Going forward, India’s well-entrenched dual track approach won’t sit well with new allies like the Quad, a grouping of US, Japan, Australia and India. The new Biden-led US administration has forcefully come out against the military takeover. Most notable has been the US reference to Myanmar as “Burma", the name the country was known by before 1990 when the military changed it.

“It’s unfortunate that the first major crisis in Asia for the Biden administration and the (Yoshihide) Suga government (in Japan) is in Myanmar," said Michael Jonathan Green, an analyst on Asia and Japan at the Washington-based Center for Strategic and International Studies, a think-tank. “Because Myanmar is the place where India, the US and Japan always fight like siblings—an old sibling rivalry about who has the best approach to Myanmar. It’s really unfortunate that the test of Quad’s commitment to democratic principles is Myanmar because it brings out the worst in all four countries," Green said in a webinar on the Quad last week.

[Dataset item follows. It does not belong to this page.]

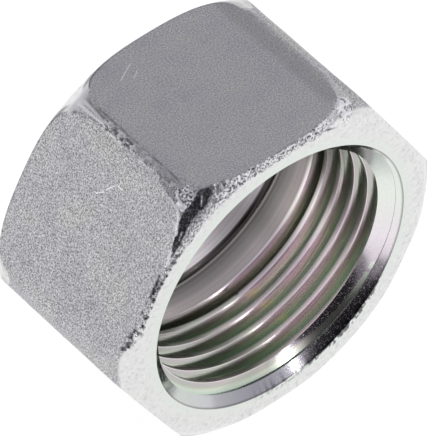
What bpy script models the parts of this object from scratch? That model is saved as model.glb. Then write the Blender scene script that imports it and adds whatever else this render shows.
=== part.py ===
"""Union nut of a compression tube fitting: M30 x 2 right-hand thread, for a 22 mm tube.

A hot-forged steel hexagon, turned at its ends and in its bore. Metres, +Z up.
The nut lies on one of its flats, with its bore along Y and its threaded mouth towards -Y.
The origin is on the surface that the nut lies on, under the middle of the nut.
Each form is made with the nut standing on its tube end: +Z is then towards the mouth.
"""
import math

import bmesh
import bpy
from mathutils import Matrix

NAME = "union_nut"
TURN = 2.0 * math.pi
COS_30 = math.cos(math.radians(30.0))
TAN_30 = math.tan(math.radians(30.0))

# Tube and thread
TUBE_DIAMETER = 0.0220
TUBE_CLEARANCE = 0.0001           # between the tube and the nut's collar, all round
RING_SPACE = 0.0040               # from the tube's surface to the thread's diameter
THREAD_DIAMETER = TUBE_DIAMETER + 2.0 * RING_SPACE
THREAD_PITCH = 0.0020
THREAD_REACH = 0.01105            # depth of the last groove, below the mouth face
THREAD_END_ANGLE = math.radians(-75.0)    # where that groove ends, from +X, seen from the mouth
RUN_OUT_ANGLE = math.radians(10.0)        # stretch over which the groove rises out of the wall
TOOL_TIP = 0.00005                # width of the threading tool's tip, and so of the groove's root

# Bore, from the mouth inwards
LEAD_IN = 0.00055                 # the mouth edge lies this far outside the thread's diameter
LEAD_IN_ANGLE = math.radians(45.0)
PLAIN_BORE = 0.00425              # smooth bore between the thread's end and the cone
CONE_ANGLE = math.radians(45.0)   # the ring's cone, from the bore's axis
CONE_FILLET = 0.0006
COLLAR_LENGTH = 0.0021            # bore round the tube, at the tube end
COLLAR_EDGE = 0.0004              # chamfer where the tube comes out

# Forged hexagon
WALL = 0.0030                     # from the thread's diameter to a flat
DIE_CORNER_RADIUS = 0.0022        # four corners take the die's rounding
PARTING_CORNER_RADIUS = 0.0007    # two opposite corners, where the dies met, are sharper
PARTING_CORNERS = (120.0, 300.0)  # their angles, from +X, seen from the mouth
MOUTH_FACE_INSET = 0.0003         # the mouth face's circle lies this far inside the flats
MOUTH_SHOULDER = 0.0023           # radius of the shoulder round the mouth face
TUBE_FACE_INSET = 0.0008
TUBE_SHOULDER = 0.0029
DRAFT = math.radians(8.5)         # taper of the corners towards both ends

# Fineness of the round forms
STEPS = 72                        # round the axis
SHOULDER_STEPS = 5
FILLET_STEPS = 3
CORNER_STEPS = 5
HALF_STEP = TURN / STEPS / 2.0    # keeps the groove's edges off the bore's edges
MARGIN = 0.0010                   # how far a cutter runs past what it cuts

# Sizes that follow from those above
THREAD_RADIUS = THREAD_DIAMETER / 2.0
CREST_RADIUS = THREAD_RADIUS - 0.625 * THREAD_PITCH * COS_30      # flat crest, a quarter pitch wide
ROOT_RADIUS = THREAD_RADIUS + (THREAD_PITCH / 8.0 - TOOL_TIP) / 2.0 / TAN_30      # nearly sharp
GROOVE_DEPTH = ROOT_RADIUS - CREST_RADIUS
TUBE_BORE_RADIUS = TUBE_DIAMETER / 2.0 + TUBE_CLEARANCE
CONE_START = THREAD_REACH + PLAIN_BORE
CONE_DEPTH = (CREST_RADIUS - TUBE_BORE_RADIUS) / math.tan(CONE_ANGLE)
HEIGHT = CONE_START + CONE_DEPTH + COLLAR_LENGTH
ACROSS_FLATS = THREAD_DIAMETER + 2.0 * WALL


def remove_everything():
    for item in list(bpy.data.objects):
        bpy.data.objects.remove(item, do_unlink=True)


def new_collection(name):
    group = bpy.data.collections.new(name)
    bpy.context.scene.collection.children.link(group)
    return group


def zinc_plated_steel():
    material = bpy.data.materials.new("zinc_plated_steel")
    material.use_nodes = True
    shader = material.node_tree.nodes["Principled BSDF"]
    shader.inputs["Base Color"].default_value = (0.60, 0.60, 0.62, 1.0)
    shader.inputs["Metallic"].default_value = 1.0
    shader.inputs["Roughness"].default_value = 0.38
    return material


def arc(centre, radius, start, end, steps):
    """Points of an arc in the profile plane, from one angle to another."""
    return [
        (
            centre[0] + radius * math.cos(start + (end - start) * i / steps),
            centre[1] + radius * math.sin(start + (end - start) * i / steps),
        )
        for i in range(steps + 1)
    ]


def turned(name, profile, group):
    """A profile of (radius, height) points, turned about the nut's axis."""
    mesh = bpy.data.meshes.new(name)
    edges = [(i, i + 1) for i in range(len(profile) - 1)]
    mesh.from_pydata([(radius, 0.0, height) for radius, height in profile], edges, [])
    item = bpy.data.objects.new(name, mesh)
    group.objects.link(item)
    screw = item.modifiers.new("turn", "SCREW")
    screw.axis = "Z"
    screw.steps = STEPS
    screw.render_steps = STEPS
    screw.use_merge_vertices = True
    screw.merge_threshold = 0.00001
    return item


def hexagon_blank(group):
    """The forged hexagon, longer than the nut, with four round corners and two sharper ones."""
    shape = bmesh.new()
    corner_radius = ACROSS_FLATS / 2.0 / COS_30
    middle = Matrix.Translation((0.0, 0.0, HEIGHT / 2.0))
    bmesh.ops.create_cone(
        shape,
        cap_ends=True,
        segments=6,
        radius1=corner_radius,
        radius2=corner_radius,
        depth=HEIGHT + 2.0 * MARGIN,
        matrix=middle @ Matrix.Rotation(math.radians(30.0), 4, "Z"),
    )
    round_corners(shape, False, DIE_CORNER_RADIUS)
    round_corners(shape, True, PARTING_CORNER_RADIUS)
    mesh = bpy.data.meshes.new(NAME)
    shape.to_mesh(mesh)
    shape.free()
    blank = bpy.data.objects.new(NAME, mesh)
    group.objects.link(blank)
    return blank


def round_corners(shape, parting, radius):
    """Round the upright edges that lie at the parting corners, or those that don't."""
    edges = []
    for edge in shape.edges:
        along = (edge.verts[1].co - edge.verts[0].co).normalized()
        middle = (edge.verts[0].co + edge.verts[1].co) / 2.0
        sharp = middle.xy.length > ACROSS_FLATS / 2.0 / COS_30 - PARTING_CORNER_RADIUS / 100.0
        angle = math.degrees(math.atan2(middle.y, middle.x)) % 360.0
        at_parting = any(abs(angle - place) < 30.0 for place in PARTING_CORNERS)
        if abs(along.z) > COS_30 and sharp and at_parting == parting:
            edges.append(edge)
    bmesh.ops.bevel(
        shape,
        geom=edges,
        affect="EDGES",
        offset_type="OFFSET",
        offset=radius * TAN_30,
        segments=CORNER_STEPS,
        profile=0.5,
    )


def mouth_envelope(group):
    """Limits the mouth end: the turned face, its shoulder, and the draft behind it."""
    face = ACROSS_FLATS / 2.0 - MOUTH_FACE_INSET
    centre = (face, HEIGHT - MOUTH_SHOULDER)
    shoulder = arc(centre, MOUTH_SHOULDER, TURN / 4.0, DRAFT, SHOULDER_STEPS)
    edge, top = shoulder[-1]
    wide = edge + (top + MARGIN) * math.tan(DRAFT)
    profile = [(0.0, HEIGHT)] + shoulder + [(wide, -MARGIN), (0.0, -MARGIN)]
    return turned("mouth_envelope", profile, group)


def tube_envelope(group):
    """Limits the tube end in the same way."""
    face = ACROSS_FLATS / 2.0 - TUBE_FACE_INSET
    centre = (face, TUBE_SHOULDER)
    shoulder = arc(centre, TUBE_SHOULDER, -DRAFT, -TURN / 4.0, SHOULDER_STEPS)
    edge, bottom = shoulder[0]
    wide = edge + (HEIGHT + MARGIN - bottom) * math.tan(DRAFT)
    profile = [(0.0, HEIGHT + MARGIN), (wide, HEIGHT + MARGIN)] + shoulder + [(0.0, 0.0)]
    return turned("tube_envelope", profile, group)


def bore_cutter(group):
    """The turned bore: lead-in, thread crest, fillet, cone, collar and its outer chamfer."""
    mouth = THREAD_RADIUS + LEAD_IN
    lead_in_depth = (mouth - CREST_RADIUS) / math.tan(LEAD_IN_ANGLE)
    tangent = CONE_FILLET * math.tan(CONE_ANGLE / 2.0)
    fillet_centre = (CREST_RADIUS - CONE_FILLET, HEIGHT - CONE_START + tangent)
    profile = [
        (0.0, HEIGHT + MARGIN),
        (mouth + MARGIN * math.tan(LEAD_IN_ANGLE), HEIGHT + MARGIN),
        (CREST_RADIUS, HEIGHT - lead_in_depth),
    ]
    profile += arc(fillet_centre, CONE_FILLET, 0.0, -CONE_ANGLE, FILLET_STEPS)
    profile += [
        (TUBE_BORE_RADIUS, COLLAR_LENGTH),
        (TUBE_BORE_RADIUS, COLLAR_EDGE),
        (TUBE_BORE_RADIUS + COLLAR_EDGE + MARGIN, -MARGIN),
        (0.0, -MARGIN),
    ]
    return turned("bore_cutter", profile, group)


def thread_cutter(group):
    """The thread's groove, a right-hand helix from its deep end out past the mouth."""
    inner = THREAD_PITCH / 5.0                    # how far the cutter stands inside the crest
    half_root = TOOL_TIP / 2.0
    half_inner = half_root + (GROOVE_DEPTH + inner) * TAN_30
    section = [
        (CREST_RADIUS - inner, 0.0, half_inner),
        (ROOT_RADIUS, 0.0, half_root),
        (ROOT_RADIUS, 0.0, -half_root),
        (CREST_RADIUS - inner, 0.0, -half_inner),
    ]
    turns = math.ceil((THREAD_REACH + half_inner) / THREAD_PITCH * STEPS) / STEPS
    mesh = bpy.data.meshes.new("groove_section")
    mesh.from_pydata(section, [(0, 1), (1, 2), (2, 3), (3, 0)], [])
    sweep = bpy.data.objects.new("groove_sweep", mesh)
    group.objects.link(sweep)
    screw = sweep.modifiers.new("helix", "SCREW")
    screw.axis = "Z"
    screw.angle = turns * TURN
    screw.screw_offset = turns * THREAD_PITCH
    screw.steps = round(turns * STEPS)
    screw.render_steps = screw.steps
    graph = bpy.context.evaluated_depsgraph_get()
    shape = bmesh.new()
    shape.from_mesh(sweep.evaluated_get(graph).to_mesh())
    bpy.data.objects.remove(sweep, do_unlink=True)
    draw_out(shape, GROOVE_DEPTH + inner / 2.0, half_inner)
    ends = [edge for edge in shape.edges if edge.is_boundary]
    bmesh.ops.holes_fill(shape, edges=ends, sides=0)
    bmesh.ops.recalc_face_normals(shape, faces=shape.faces)
    helix = bpy.data.meshes.new("thread_cutter")
    shape.to_mesh(helix)
    shape.free()
    cutter = bpy.data.objects.new("thread_cutter", helix)
    group.objects.link(cutter)
    cutter.location.z = HEIGHT - THREAD_REACH
    cutter.rotation_euler.z = THREAD_END_ANGLE + HALF_STEP
    return cutter


def draw_out(shape, rise, half_width):
    """Raise the groove's deep end out of the wall, as the turning tool is drawn back."""
    for vertex in shape.verts:
        angle = math.atan2(vertex.co.y, vertex.co.x) % TURN
        turn = round(vertex.co.z / THREAD_PITCH - angle / TURN)
        along = angle + turn * TURN
        if along < RUN_OUT_ANGLE and abs(vertex.co.z) < half_width + THREAD_PITCH / 2.0:
            radius = vertex.co.xy.length
            drawn = radius - rise * (1.0 - max(along, 0.0) / RUN_OUT_ANGLE)
            vertex.co.xy *= drawn / radius


def cut(body, operation, cutter):
    boolean = body.modifiers.new(cutter.name, "BOOLEAN")
    boolean.operation = operation
    boolean.solver = "EXACT"
    boolean.object = cutter
    cutter.parent = body
    cutter.hide_render = True
    cutter.display_type = "WIRE"


def build():
    remove_everything()
    parts = new_collection(NAME + "_parts")
    cutters = new_collection("cutters")
    nut = hexagon_blank(parts)
    cut(nut, "INTERSECT", mouth_envelope(cutters))
    cut(nut, "INTERSECT", tube_envelope(cutters))
    cut(nut, "DIFFERENCE", bore_cutter(cutters))
    cut(nut, "DIFFERENCE", thread_cutter(cutters))
    nut.data.materials.append(zinc_plated_steel())
    nut.data.shade_smooth()
    nut.data.set_sharp_from_angle(angle=math.radians(25.0))
    nut.rotation_euler.x = TURN / 4.0
    nut.location = (0.0, HEIGHT / 2.0, ACROSS_FLATS / 2.0)


build()
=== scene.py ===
import math

import bmesh
import bpy
import numpy as np
from mathutils import Matrix, Vector, noise


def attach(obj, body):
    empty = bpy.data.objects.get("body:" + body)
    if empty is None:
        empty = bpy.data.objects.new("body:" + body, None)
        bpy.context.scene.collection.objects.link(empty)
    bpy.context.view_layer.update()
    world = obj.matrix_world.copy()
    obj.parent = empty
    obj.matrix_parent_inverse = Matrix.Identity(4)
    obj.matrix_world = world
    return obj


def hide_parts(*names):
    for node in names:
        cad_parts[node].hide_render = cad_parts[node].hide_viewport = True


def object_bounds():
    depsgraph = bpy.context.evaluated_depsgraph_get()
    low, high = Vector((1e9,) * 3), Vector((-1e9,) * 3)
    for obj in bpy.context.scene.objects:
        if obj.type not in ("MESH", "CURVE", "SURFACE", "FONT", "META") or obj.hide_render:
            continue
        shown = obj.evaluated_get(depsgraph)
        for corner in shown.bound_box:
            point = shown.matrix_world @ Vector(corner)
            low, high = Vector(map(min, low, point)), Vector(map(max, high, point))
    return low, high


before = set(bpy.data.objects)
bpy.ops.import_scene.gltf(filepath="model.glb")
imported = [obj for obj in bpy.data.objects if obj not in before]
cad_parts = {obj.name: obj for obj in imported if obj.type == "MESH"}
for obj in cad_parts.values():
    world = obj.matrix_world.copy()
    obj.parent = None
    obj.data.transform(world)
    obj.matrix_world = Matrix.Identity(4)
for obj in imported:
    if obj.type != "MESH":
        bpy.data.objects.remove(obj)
cad_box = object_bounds()

# The nut's blank. A hexagon of free-cutting steel, hot forged between two dies, so that four of
# its corners are rounded and the two where the dies met are sharper and carry the trimmed flash.
# It is made standing on its tube end, with its axis on Z, and laid on its flat at the end.
HEIGHT = 0.0202175
ACROSS_FLATS = 0.0360
DIE_CORNER_RADIUS = 0.0022
PARTING_CORNER_RADIUS = 0.0007
PARTING_CORNERS = (120.0, 300.0)
MARGIN = 0.0010
FLAT_CUTS = 79
CORNER_SEGMENTS = 8
END_BAND = 0.0035
END_ROW, MIDDLE_ROW = 0.00022, 0.00060
TURN = 2.0 * math.pi
COS_30 = math.cos(math.radians(30.0))
TAN_30 = math.tan(math.radians(30.0))
CORNER_OUT = ACROSS_FLATS / 2.0 / COS_30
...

Parthasarathy is of the view that India’s national interests should be paramount. “We are reaping the dividends now of befriending the military for decades. Even now, the task (of eliminating insurgencies) is not over," he said. New Delhi should not let considerations about the US stand in the way of Indian interests, he said.

For now, the protesters and the military seem to be exercising restraint. “The Myanmarese military are very disciplined, guided by the ideology that they are the custodians of the state and the people are their children," Rajiv Bhatia, a former Indian ambassador to Myanmar, said. On the other side is a mostly young population, exposed to some level of democracy and new technology.

“There are three possible outcomes," Bhatia said. The military will prevail, the people will prevail or, the third, an impasse, he said. For anyone wanting to know how this will end—keep a close eye on the crowd size on Myanmar’s streets.